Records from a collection
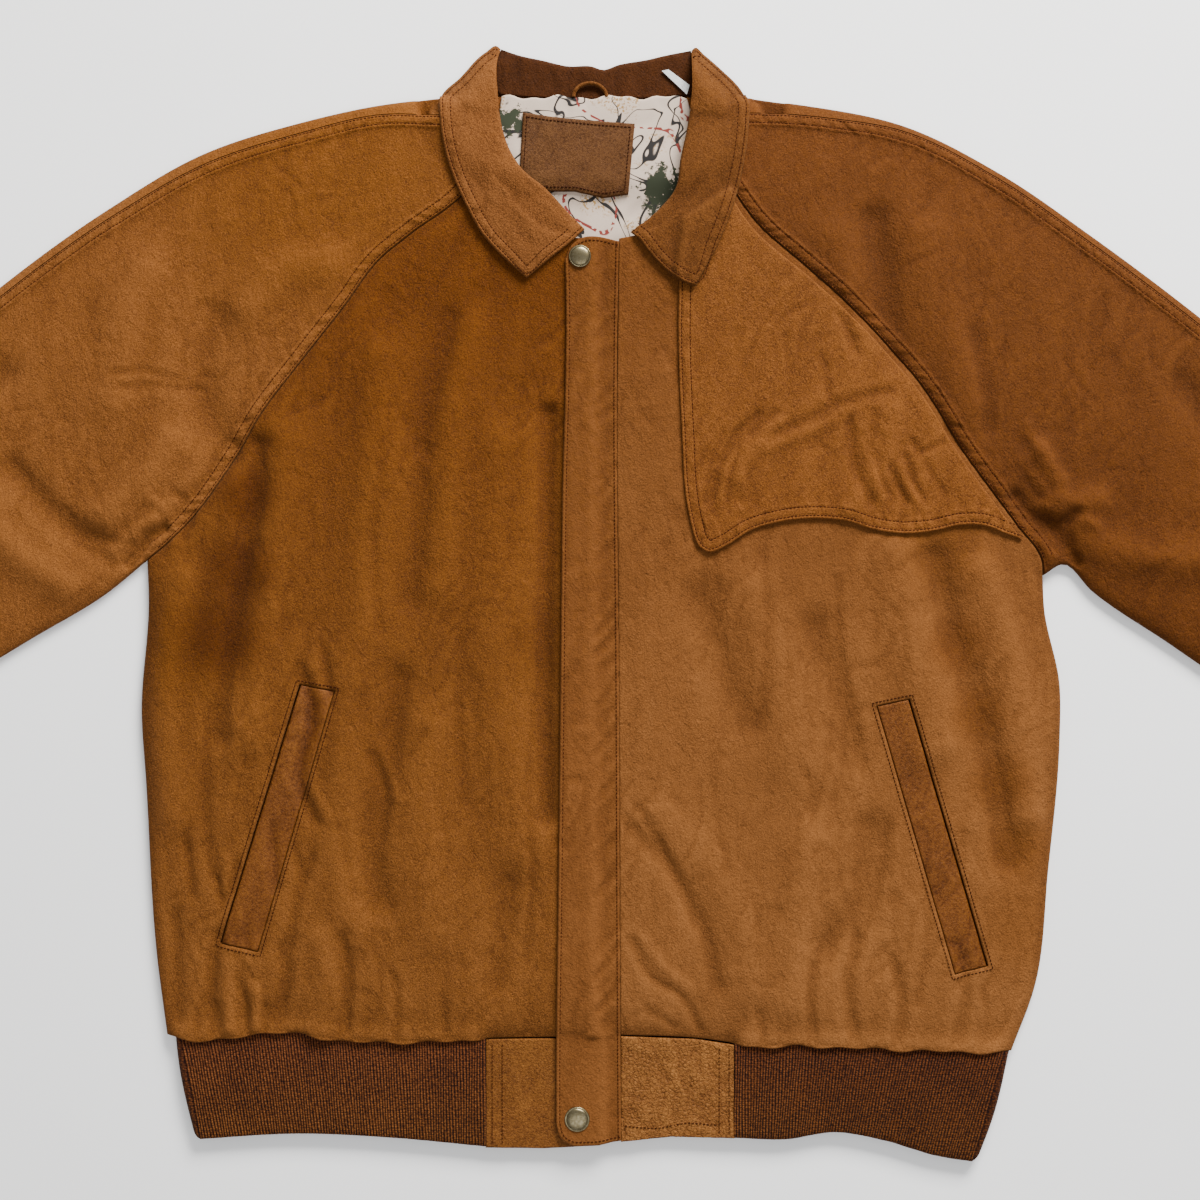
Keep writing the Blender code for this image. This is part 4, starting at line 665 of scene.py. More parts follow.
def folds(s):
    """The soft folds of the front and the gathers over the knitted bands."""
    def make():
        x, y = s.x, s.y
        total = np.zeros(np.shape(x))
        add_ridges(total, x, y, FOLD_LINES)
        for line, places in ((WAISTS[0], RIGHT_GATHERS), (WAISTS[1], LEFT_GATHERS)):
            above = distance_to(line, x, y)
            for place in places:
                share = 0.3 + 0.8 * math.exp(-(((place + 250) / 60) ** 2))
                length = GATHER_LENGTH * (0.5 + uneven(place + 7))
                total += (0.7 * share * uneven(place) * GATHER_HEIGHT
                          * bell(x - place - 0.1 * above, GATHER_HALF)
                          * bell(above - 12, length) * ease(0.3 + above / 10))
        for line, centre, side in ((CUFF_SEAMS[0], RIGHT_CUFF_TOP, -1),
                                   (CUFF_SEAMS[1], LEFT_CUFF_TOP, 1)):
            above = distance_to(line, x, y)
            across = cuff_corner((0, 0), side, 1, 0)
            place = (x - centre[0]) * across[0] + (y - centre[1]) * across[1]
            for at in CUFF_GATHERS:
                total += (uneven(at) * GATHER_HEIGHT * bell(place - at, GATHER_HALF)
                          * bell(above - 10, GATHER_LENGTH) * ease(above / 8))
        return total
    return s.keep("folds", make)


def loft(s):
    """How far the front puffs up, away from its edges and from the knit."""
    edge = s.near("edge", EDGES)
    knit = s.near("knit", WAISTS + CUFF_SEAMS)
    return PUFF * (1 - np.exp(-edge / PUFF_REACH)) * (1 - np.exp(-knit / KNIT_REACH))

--

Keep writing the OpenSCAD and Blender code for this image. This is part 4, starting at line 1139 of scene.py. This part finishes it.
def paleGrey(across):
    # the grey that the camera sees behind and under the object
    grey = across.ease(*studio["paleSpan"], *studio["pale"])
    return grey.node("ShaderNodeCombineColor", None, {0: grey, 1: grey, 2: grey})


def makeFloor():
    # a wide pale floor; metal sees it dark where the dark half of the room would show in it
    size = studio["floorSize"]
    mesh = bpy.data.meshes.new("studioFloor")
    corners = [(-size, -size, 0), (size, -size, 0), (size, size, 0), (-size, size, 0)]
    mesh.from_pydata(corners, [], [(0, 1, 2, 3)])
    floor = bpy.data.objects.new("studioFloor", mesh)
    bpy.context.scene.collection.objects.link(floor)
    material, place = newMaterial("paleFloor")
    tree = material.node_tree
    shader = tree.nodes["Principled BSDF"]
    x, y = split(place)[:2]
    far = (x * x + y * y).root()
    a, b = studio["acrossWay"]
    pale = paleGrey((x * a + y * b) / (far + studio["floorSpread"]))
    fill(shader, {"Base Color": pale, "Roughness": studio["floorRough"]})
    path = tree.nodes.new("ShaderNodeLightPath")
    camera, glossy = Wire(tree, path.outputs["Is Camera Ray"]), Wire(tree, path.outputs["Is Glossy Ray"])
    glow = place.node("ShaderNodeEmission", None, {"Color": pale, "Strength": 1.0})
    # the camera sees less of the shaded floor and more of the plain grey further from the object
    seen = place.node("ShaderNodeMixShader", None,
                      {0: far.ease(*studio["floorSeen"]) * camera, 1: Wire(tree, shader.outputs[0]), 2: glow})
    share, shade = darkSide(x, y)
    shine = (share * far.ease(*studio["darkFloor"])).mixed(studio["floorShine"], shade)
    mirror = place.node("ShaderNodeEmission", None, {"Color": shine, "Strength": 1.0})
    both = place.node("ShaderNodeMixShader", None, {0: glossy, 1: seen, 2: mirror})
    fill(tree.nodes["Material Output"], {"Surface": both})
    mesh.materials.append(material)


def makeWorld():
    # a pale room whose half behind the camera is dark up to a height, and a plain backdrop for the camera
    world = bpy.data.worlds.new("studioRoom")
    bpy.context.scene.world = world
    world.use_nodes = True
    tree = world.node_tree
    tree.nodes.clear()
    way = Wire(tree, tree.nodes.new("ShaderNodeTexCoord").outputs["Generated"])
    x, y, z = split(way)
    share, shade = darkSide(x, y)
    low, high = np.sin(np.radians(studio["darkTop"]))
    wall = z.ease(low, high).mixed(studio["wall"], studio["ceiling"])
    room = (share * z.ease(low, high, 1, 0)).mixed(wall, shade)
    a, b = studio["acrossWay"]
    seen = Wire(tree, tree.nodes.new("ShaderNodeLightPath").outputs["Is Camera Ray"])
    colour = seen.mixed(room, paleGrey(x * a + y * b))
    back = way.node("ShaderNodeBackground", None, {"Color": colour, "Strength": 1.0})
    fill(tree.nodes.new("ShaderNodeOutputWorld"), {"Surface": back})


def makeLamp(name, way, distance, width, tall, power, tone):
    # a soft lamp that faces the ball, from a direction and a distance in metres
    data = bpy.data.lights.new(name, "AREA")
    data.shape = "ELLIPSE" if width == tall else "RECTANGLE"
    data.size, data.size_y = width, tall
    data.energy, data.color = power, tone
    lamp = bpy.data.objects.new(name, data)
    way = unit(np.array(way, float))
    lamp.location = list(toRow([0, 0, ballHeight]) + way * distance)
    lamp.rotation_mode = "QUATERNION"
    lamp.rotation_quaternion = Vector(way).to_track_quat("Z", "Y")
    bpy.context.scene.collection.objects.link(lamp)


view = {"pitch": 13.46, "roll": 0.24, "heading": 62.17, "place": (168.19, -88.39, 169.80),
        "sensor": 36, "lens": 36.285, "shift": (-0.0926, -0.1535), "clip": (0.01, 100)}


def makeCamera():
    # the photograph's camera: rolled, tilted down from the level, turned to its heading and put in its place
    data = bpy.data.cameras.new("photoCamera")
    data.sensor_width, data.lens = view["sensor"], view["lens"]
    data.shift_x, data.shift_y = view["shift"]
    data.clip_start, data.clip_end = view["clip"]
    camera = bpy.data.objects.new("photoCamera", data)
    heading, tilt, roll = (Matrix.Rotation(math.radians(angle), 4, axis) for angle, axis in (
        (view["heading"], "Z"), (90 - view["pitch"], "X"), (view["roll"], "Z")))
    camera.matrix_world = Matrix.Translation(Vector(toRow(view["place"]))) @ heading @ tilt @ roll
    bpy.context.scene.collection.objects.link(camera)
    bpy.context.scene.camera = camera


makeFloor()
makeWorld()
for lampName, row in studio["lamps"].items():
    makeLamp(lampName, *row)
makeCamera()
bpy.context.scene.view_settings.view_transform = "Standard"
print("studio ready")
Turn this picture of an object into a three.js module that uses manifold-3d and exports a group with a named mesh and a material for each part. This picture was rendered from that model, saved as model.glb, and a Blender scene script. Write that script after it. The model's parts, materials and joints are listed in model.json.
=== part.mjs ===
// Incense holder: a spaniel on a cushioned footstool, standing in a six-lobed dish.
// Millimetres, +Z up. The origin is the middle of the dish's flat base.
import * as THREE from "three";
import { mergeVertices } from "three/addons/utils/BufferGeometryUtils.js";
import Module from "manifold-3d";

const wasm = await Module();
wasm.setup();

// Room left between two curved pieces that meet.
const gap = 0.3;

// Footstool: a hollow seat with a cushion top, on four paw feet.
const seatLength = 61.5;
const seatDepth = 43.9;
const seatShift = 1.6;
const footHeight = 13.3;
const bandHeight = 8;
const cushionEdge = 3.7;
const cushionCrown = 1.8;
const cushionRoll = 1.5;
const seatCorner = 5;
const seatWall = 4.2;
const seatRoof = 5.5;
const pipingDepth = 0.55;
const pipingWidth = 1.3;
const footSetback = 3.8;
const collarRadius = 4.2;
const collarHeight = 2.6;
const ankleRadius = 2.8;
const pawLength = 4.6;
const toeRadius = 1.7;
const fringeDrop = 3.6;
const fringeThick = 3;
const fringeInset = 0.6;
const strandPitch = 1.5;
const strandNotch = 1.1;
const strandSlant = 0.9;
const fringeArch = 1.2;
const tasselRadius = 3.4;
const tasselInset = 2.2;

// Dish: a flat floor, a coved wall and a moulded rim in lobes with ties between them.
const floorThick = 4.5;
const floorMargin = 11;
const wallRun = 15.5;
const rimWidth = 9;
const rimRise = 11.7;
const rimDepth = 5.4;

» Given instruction
In the records above, how many lines contain the word "code"? Give the number alone.

» Problem solution
2